Class C β-lactamases comprise mainly Acinetobacter derived cephalosporinases (ADCs), which are intrinsic to this bacterium. The presence of ISAba1 causes overexpression of AmpC, which belongs to the same family of Class C β-lactamases.[30] They usually confer resistance to β-lactam inhibitors but are inhibited by cloxacillin or boronic acid. Rao et al. (2020) found out the ADC gene in all A. baumannii isolates, whereas in our systematic review, we identified the ADC2 gene in 98.42% of isolates.[31] No further research work has been done on the ADC2 gene in India, yet according to our comparative analysis, it has been found in almost all A. baumannii isolates.

Class D β-lactamases, also called oxacillinases (OXAs) as they hydrolyze oxacillin better than benzylpenicillin, are usually plasmid-mediated. Since the 1980s, more than 400 types of OXAs have been identified, such as OXA-23, OXA-24/40, OXA-58, OXA-143, and OXA-235.[32] The bla gene, almost in all its subtypes, is preceded by an IS element, ISAba1 or ISAba4, which leads to its overexpression, hence is the prime reason for its dissemination throughout the globe.

We have depicted in our previous article that OXA23 (314; 92.62%) followed by OXA66 (241; 71.09%) has a higher frequency in A. baumannii isolates,[10] and more research work is required on this c lass D enzymes due to its weak hydrolysis activity. Researchers neglected this class and only focused their work on other virulent carbapenemase. In our present study, we identified the OXA23 gene in 95.58% isolates’ genome. Kumar et al. (2019)found a high prevalence of OXA23 genes (97.7%) in A. baumannii isolates.[28]

CONCLUSION

A. baumannii is a notorious pandemic pathogen designated as a “priority of concern” by the World Health Organization. Our study indicates a high prevalence of the ADC2 gene, which gives resistance against the cephalosporin group and co-existence of β-lactamase genes (ADC2, OXA23, OXA66, and NDM-1) in various A. baumannii isolates’ genomes, which is a problematic situation.
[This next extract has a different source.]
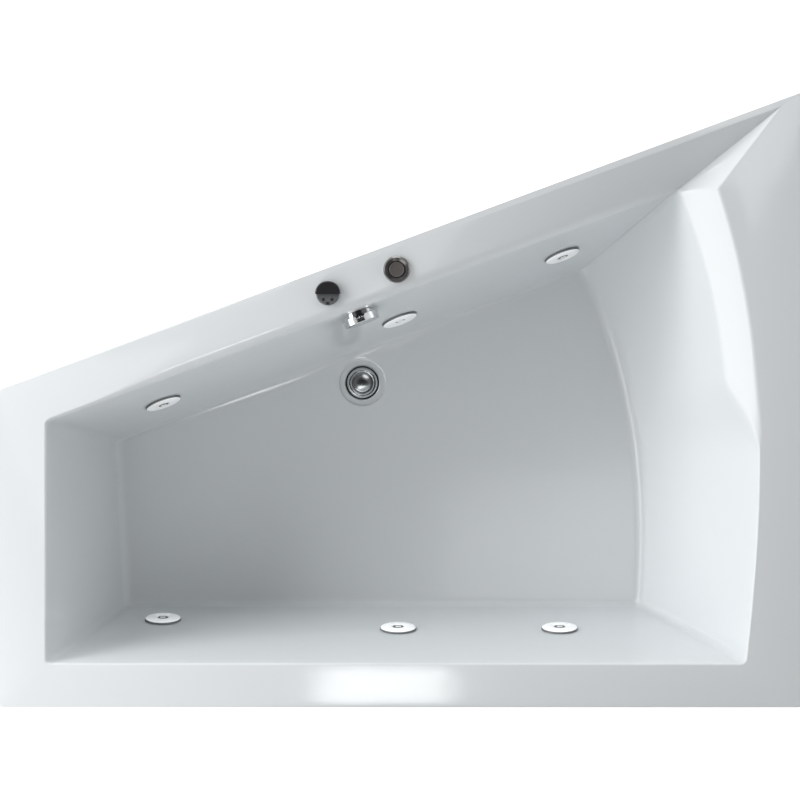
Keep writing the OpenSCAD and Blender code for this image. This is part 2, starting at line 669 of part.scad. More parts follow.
// Pump on its tray beside the basin, under the backrest
tray_t = 3;
pump_x = 700;
shaft_z = rail_top + tray_t + 88;
motor_r = 64;
motor_y0 = -350;
motor_y1 = -168;
volute_y1 = -96;
shaft_r = 8;
pump_feet_y = [-318, -205];
module along_y(y0, y1) {
    translate([pump_x, y0, shaft_z]) rotate([-90, 0, 0]) linear_extrude(y1 - y0) children();
}
module pump_tray() {
    color("silver") difference() {
        box([612, front_rail_y - 20, rail_top], [788, back_rail_y + 20, rail_top + tray_t]);
        for (x = tray_bolts_x, y = [front_rail_y, back_rail_y]) translate([x, y, rail_top - 1])
            cylinder(r = 3.2, h = tray_t + 2);
    }
}
module pump_motor() {
    color("darkslategray") difference() {
        union() {
            along_y(motor_y0 + 34, motor_y1) circle(r = motor_r);
            along_y(motor_y0, motor_y0 + 36) circle(r = motor_r + 3);
            for (a = [30:15:150]) for (y = [motor_y0 + 45])
                translate([pump_x, y, shaft_z]) rotate([0, a - 90, 0]) translate([-1.5, 0, 55])
                    cube([3, motor_y1 - motor_y0 - 60, 15]);
            for (y = pump_feet_y) box([pump_x - 56, y - 14, rail_top + tray_t],
                [pump_x + 56, y + 14, shaft_z - 30]);
        }
        along_y(motor_y0 - 1, motor_y1 + 1) circle(r = shaft_r + 0.06);
        along_y(motor_y0 + 3, motor_y0 + 30) circle(r = motor_r - 2);
        for (a = [0:30:330]) translate([pump_x, motor_y0 - 1, shaft_z]) rotate([0, a, 0])
            translate([0, 0, 38]) bar_y(6, 0, 6);
    }
}
module pump_volute() {
    color("dimgray") difference() {
        union() {
            along_y(motor_y1, volute_y1) circle(r = 76);
            along_y(volute_y1 - 2, -30) circle(r = suction_port_r);
            translate([pump_x + 46, tee_y, shaft_z]) cylinder(r = 20, h = 90);
        }
        along_y(motor_y1 + 6, volute_y1 - 5) circle(r = 70);
        along_y(motor_y1 - 1, motor_y1 + 7) circle(r = shaft_r + 0.06);
        along_y(volute_y1 - 6, -29) circle(r = 18);
        translate([pump_x + 46, tee_y, shaft_z]) cylinder(r = 16, h = 91);
    }
}
module pump_rotor() {
    color("silver") {
        along_y(motor_y0 + 10, volute_y1 - 18) circle(r = shaft_r);
        along_y(motor_y1 + 34, motor_y1 + 38) circle(r = 60);
        along_y(motor_y0 + 10, motor_y0 + 14) circle(r = 30);
        for (a = [0:60:300]) translate([pump_x, 0, shaft_z]) rotate([0, a, 0]) {
            box([-1.5, motor_y1 + 37, 12], [1.5, motor_y1 + 50, 59]);
            box([-1, motor_y0 + 12, 20], [1, motor_y0 + 26, 55]);
        }
    }
}

box_z = shaft_z + motor_r + 7.5;
module switch_box() {
    color("black") difference() {
        union() {
            box([pump_x - 42, -300, box_z - 12], [pump_x + 42, -210, box_z + 34]);
            translate([pump_x + 41, -235, box_z + 16]) bar_x(2.5, 0, 22);
        }
        along_y(-320, -190) circle(r = motor_r + 6.6);
        box([pump_x - 38, -296, box_z + 2], [pump_x + 38, -214, box_z + 30]);
        translate([pump_x + 30, -235, box_z + 16]) bar_x(1.2, 0, 40);
        translate([pump_x, -304, box_z + 14]) bar_y(8.1, 0, 10);
    }
}
module cable_gland() {
    color("black") translate([pump_x, 0, box_z + 14]) difference() {
        union() {
            bar_y(8, -300, -292);
            translate([0, -308, 0]) rotate([-90, 0, 0]) cylinder(r = 11, h = 8, $fn = 6);
            bar_y(8.5, -320, -308);
        }
        bar_y(3.6, -321, -291);
    }
}

// Water tee over the pump's outlet
tee_x = pump_x + 46;
tee_y = -132;
tee_z = 372;
module water_tee() {
    color("gainsboro") translate([tee_x, tee_y, 0]) difference() {
        union() {
            disc(25, shaft_z + 78, tee_z - 10);
            translate([0, 0, tee_z]) bar_y(port_r, -58, 58);
            translate([0, 0, tee_z]) bar_y(24, -26, 26);
        }
        disc(20.1, shaft_z + 77, shaft_z + 90.2);
        disc(14, shaft_z + 80, tee_z);
        translate([0, 0, tee_z]) bar_y(port_bore, -59, 59);
    }
}

// Hoses: a round tube along a path with rounded corners, fitted over the spigots at its ends
function path(pts, d, n) = concat([pts[0]],
    [for (i = [1:len(pts) - 2]) each round_at(pts[i - 1], pts[i], pts[i + 1], d, n)],
    [pts[len(pts) - 1]]);
function tangent(p, i) = unit(p[min(i + 1, len(p) - 1)] - p[max(i - 1, 0)]);
function loop(p, i, r, sides, up) =
    let (t = tangent(p, i), s = unit(cross(t, up)), w = cross(s, t))
    [for (j = [0:sides - 1]) p[i] + r * (s * cos(j * 360 / sides) + w * sin(j * 360 / sides))];
module hose(pts, spigot_r, wall, d = 60, n = 4, sides = 12, up = [0, 0, 1]) {
    p = path(pts, d, n);
    r_in = (spigot_r + 0.1) / cos(180 / sides);
    r_out = r_in + wall;
    rows = len(p);
    points = concat([for (i = [0:rows - 1]) each loop(p, i, r_out, sides, up)],
        [for (i = [0:rows - 1]) each loop(p, i, r_in, sides, up)]);
    in0 = rows * sides;
    last = (rows - 1) * sides;
    faces = concat(
        [for (i = [0:rows - 2], j = [0:sides - 1]) let (a = i * sides, k = (j + 1) % sides)
            each quad(a + k, a + sides + k, a + sides + j, a + j)],
        [for (i = [0:rows - 2], j = [0:sides - 1]) let (a = in0 + i * sides, k = (j + 1) % sides)
            each quad(a + j, a + sides + j, a + sides + k, a + k)],
        [for (j = [0:sides - 1]) let (k = (j + 1) % sides) each quad(in0 + j, in0 + k, k, j)],
        [for (j = [0:sides - 1]) let (k = (j + 1) % sides)
            each quad(in0 + last + k, in0 + last + j, last + j, last + k)]);
    polyhedron(points, faces, convexity = 8);
}
// Two points on a spigot's axis: where the hose ends on it, and where it leaves it straight
function on_port(place, s) = [own(place, 0, s * (port_l - 22), port_z), own(place, 0, s * (port_l + 24), port_z)];
function on_vent(place, s) = [own(place, air_x, s * 26, air_z), own(place, air_x, s * 64, air_z)];
function back(list) = [for (i = [len(list) - 1:-1:0]) list[i]];

hose_wall = 3.4;
end_hose_x = -772;
module water_hose_front() {
    color("whitesmoke") {
        hose(concat([[tee_x, tee_y - 36, tee_z], [tee_x, tee_y - 84, tee_z]],
            [[752, -420, 352], [700, -560, 340]], back(on_port(jets[2], -1))), port_r, hose_wall, d = 90);
        hose(concat(on_port(jets[2], 1), back(on_port(jets[1], -1))), port_r, hose_wall);
        hose(concat(on_port(jets[1], 1), back(on_port(jets[0], -1))), port_r, hose_wall);
        hose(concat(on_port(jets[0], 1), [[-690, -545, 268], [end_hose_x, -470, 280], [end_hose_x, -110, 360],
            [-700, 0, 372]], back(on_port(jets[3], -1))), port_r, hose_wall, d = 60);
    }
}
module water_hose_back() {
    color("whitesmoke") hose(concat([[tee_x, tee_y + 36, tee_z], [tee_x, tee_y + 84, tee_z]],
        [[752, 220, 372], [690, 420, 368], slant3(1470, 88, 360)], back(on_port(jets[4], 1))),
        port_r, hose_wall, d = 70);
}
module suction_hose() {
    color("whitesmoke") hose(concat([own(suction, 0, 38, suction_port_z), own(suction, 0, 90, suction_port_z)],
        [slant3(1060, 96, 300), slant3(1180, 98, 245), slant3(1500, 100, 236), [700, 330, 232]],
        [[pump_x, 0, shaft_z], [pump_x, -54, shaft_z]]), suction_port_r, 3.6, d = 80);
}
module overflow_hose() {
    color("dimgray") hose([own(overflow, 40, 0, -32), own(overflow, 90, 0, -32), own(overflow, 330, -45, -32),
        lift(slant(along(waste), 158), 108), lift(slant(along(waste), along_v(waste) - 40), 108)],
        port_r, 3, d = 55, up = [cos(slant_a), sin(slant_a), 0]);
}
function along_v(p) = (p.x + half_l) * sin(slant_a) - (p.y - back_y) * cos(slant_a);
module bowden_cable() {
    color("black") hose([own(overflow, 0, -44.4, -40), own(overflow, 0, -60, -40), own(overflow, 36, -78, -38),
        own(overflow, 330, -78, -30), slant3(650, 196, 102), slant3(650, along_v(waste), 102),
        lift(waste - 52.4 * [cos(slant_a), sin(slant_a)], 102)],
        1.4, 2, d = 40, sides = 8, up = [sin(slant_a), -cos(slant_a), 0.3]);
}
module air_hose() {
    color("whitesmoke") {
        hose(concat([own(air, 0, -24, -50), own(air, 0, -60, -50)],
            [slant3(560, 60, 500)], back(on_vent(jets[3], 1))), air_r, 2, d = 40, sides = 8);
        hose(concat(on_vent(jets[3], -1), [slant3(120, 70, 420), [end_hose_x, -60, 410],
            [end_hose_x, -500, 330], [-700, -548, 312]], back(on_vent(jets[0], 1))), air_r, 2, d = 50, sides = 8);
        hose(concat(on_vent(jets[0], -1), back(on_vent(jets[1], 1))), air_r, 2, d = 60, sides = 8);
        hose(concat(on_vent(jets[1], -1), back(on_vent(jets[2], 1))), air_r, 2, sides = 8);
        hose(concat([own(air, 0, 0, -70), own(air, 0, 0, -108)],
            [slant3(800, 46, 460), slant3(1060, 62, 425)], back(on_vent(jets[4], -1))),
            air_r, 2, d = 40, sides = 8, up = [sin(slant_a), -cos(slant_a), 0]);
    }
}
module button_tube() {
    color("silver") hose(concat([own(button, 0, 18, -36), own(button, 0, 46, -36)],
        [slant3(1000, 36, 552), slant3(1560, 36, 552), [806, 560, 540], [812, 300, 480],
        [812, -200, 400], [790, -235, box_z + 16], [pump_x + 52, -235, box_z + 16]]),
        2.5, 1.2, d = 45, n = 3, sides = 8);
}

tub_shell();
base_board();
rail_front();
rail_back();
rail_short();
foot_rod(0);  // foot_rod_1
foot_rod(1);  // foot_rod_2
foot_rod(2);  // foot_rod_3
foot_rod(3);  // foot_rod_4
foot_rod(4);  // foot_rod_5
foot_pad(0);  // foot_pad_1
foot_pad(1);  // foot_pad_2
foot_pad(2);  // foot_pad_3
foot_pad(3);  // foot_pad_4
foot_pad(4);  // foot_pad_5
foot_nuts();
frame_screws();
jet_bodies();
jet_sleeves();
jet_gaskets();
jet_ring(0);  // jet_ring_1
jet_ring(1);  // jet_ring_2
jet_ring(2);  // jet_ring_3
jet_ring(3);  // jet_ring_4
jet_ring(4);  // jet_ring_5
jet_nozzle(0);  // jet_nozzle_1
jet_nozzle(1);  // jet_nozzle_2
jet_nozzle(2);  // jet_nozzle_3
jet_nozzle(3);  // jet_nozzle_4
jet_nozzle(4);  // jet_nozzle_5
suction_body();
suction_cover();
suction_hose();
overflow_elbow();
overflow_face();
overflow_knob();
overflow_hose();
bowden_cable();
waste_flange();
waste_seal();
waste_body();
waste_plug();
trap();
air_knob();
air_valve();
air_hose();
button_bezel();
button_cap();
button_bellows();
button_tube();
pump_motor();
pump_volute();
pump_rotor();
pump_tray();
switch_box();
cable_gland();
water_tee();
water_hose_front();
water_hose_back();
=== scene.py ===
import bisect
import json
import math
import bpy
import bmesh
from mathutils import Matrix, Vector


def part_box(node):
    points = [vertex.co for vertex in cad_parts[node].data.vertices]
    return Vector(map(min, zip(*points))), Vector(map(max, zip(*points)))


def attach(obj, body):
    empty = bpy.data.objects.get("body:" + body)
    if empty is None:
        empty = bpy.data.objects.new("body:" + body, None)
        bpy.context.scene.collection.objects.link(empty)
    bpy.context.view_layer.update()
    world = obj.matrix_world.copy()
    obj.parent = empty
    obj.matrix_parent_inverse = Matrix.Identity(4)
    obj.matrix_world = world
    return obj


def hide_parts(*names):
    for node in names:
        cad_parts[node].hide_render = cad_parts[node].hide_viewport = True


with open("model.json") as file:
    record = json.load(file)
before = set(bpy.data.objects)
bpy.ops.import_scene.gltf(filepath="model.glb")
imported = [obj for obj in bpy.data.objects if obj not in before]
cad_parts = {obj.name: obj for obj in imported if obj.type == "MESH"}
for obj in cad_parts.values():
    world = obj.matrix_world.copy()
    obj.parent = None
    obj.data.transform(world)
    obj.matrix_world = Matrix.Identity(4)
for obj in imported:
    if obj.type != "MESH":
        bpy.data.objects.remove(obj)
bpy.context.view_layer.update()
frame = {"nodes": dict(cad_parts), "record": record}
nodes = frame["nodes"]
record = frame["record"]
scene = bpy.context.scene
mm = 0.001  # a millimetre in Blender's metres
print("frame loaded with", len(nodes), "nodes")


def linear(hexColour):  # sRGB hex as given, turned into linear values
    parts = [int(hexColour[i:i + 2], 16) / 255 for i in (1, 3, 5)]
    return [c / 12.92 if c <= 0.04045 else ((c + 0.055) / 1.055) ** 2.4 for c in parts] + [1.0]


def perMetre(size):  # a pattern's scale from the size of its grain in millimetres
    return 1000 / size


def addNode(tree, kind, settings=None, links=None):
    node = tree.nodes.new(kind)
    for name, value in (settings or {}).items():
        if isinstance(name, int) or name in node.inputs:
            node.inputs[name].default_value = value
        else:
            setattr(node, name, value)
    for name, source in (links or {}).items():
        tree.links.new(source, node.inputs[name])
    return node


def newMaterial(name):
    material = bpy.data.materials.new(name)
    material.use_nodes = True
    material.node_tree.nodes.clear()
    return material, material.node_tree


def closeMaterial(tree, shader):
    addNode(tree, "ShaderNodeOutputMaterial", links={"Surface": shader.outputs[0]})


def makeAcrylic():
    # vacuum-formed cast acrylic: mirror-like gloss that waves very slightly where the sheet was
    # stretched, about every 111 mm, and is wiped a little duller in patches of 17 mm
    material, tree = newMaterial("cast acrylic")
    place = addNode(tree, "ShaderNodeTexCoord")
    stretch = addNode(tree, "ShaderNodeTexNoise", {"Scale": perMetre(111.1), "Detail": 2.0},
                      {"Vector": place.outputs["Object"]})
    wipe = addNode(tree, "ShaderNodeTexNoise", {"Scale": perMetre(16.67), "Detail": 4.0},
                   {"Vector": place.outputs["Object"]})
    sheen = addNode(tree, "ShaderNodeMapRange", {"To Min": 0.05, "To Max": 0.12},
                    {"Value": wipe.outputs["Fac"]})
    wave = addNode(tree, "ShaderNodeBump", {"Strength": 0.12, "Distance": 2 * mm},
                   {"Height": stretch.outputs["Fac"]})
    shader = addNode(tree, "ShaderNodeBsdfPrincipled",
                     {"Base Color": linear("#e4e8ea"), "IOR": 1.49},
                     {"Roughness": sheen.outputs["Result"], "Normal": wave.outputs["Normal"]})
    closeMaterial(tree, shader)
    return material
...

Global molecular surveillance and the “One Health Concept” are crucial, as is research on plant extracts in vitro and in vivo efficacy against A. baumannii. Combating multidrug-resistant A. baumannii requires a multifaceted approach that involves infection control measures, antimicrobial stewardship, surveillance, education, research, and collaboration. Implementing these strategies and staying vigilant in the face of this resilient pathogen is essential to minimize its impact on healthcare systems and public health.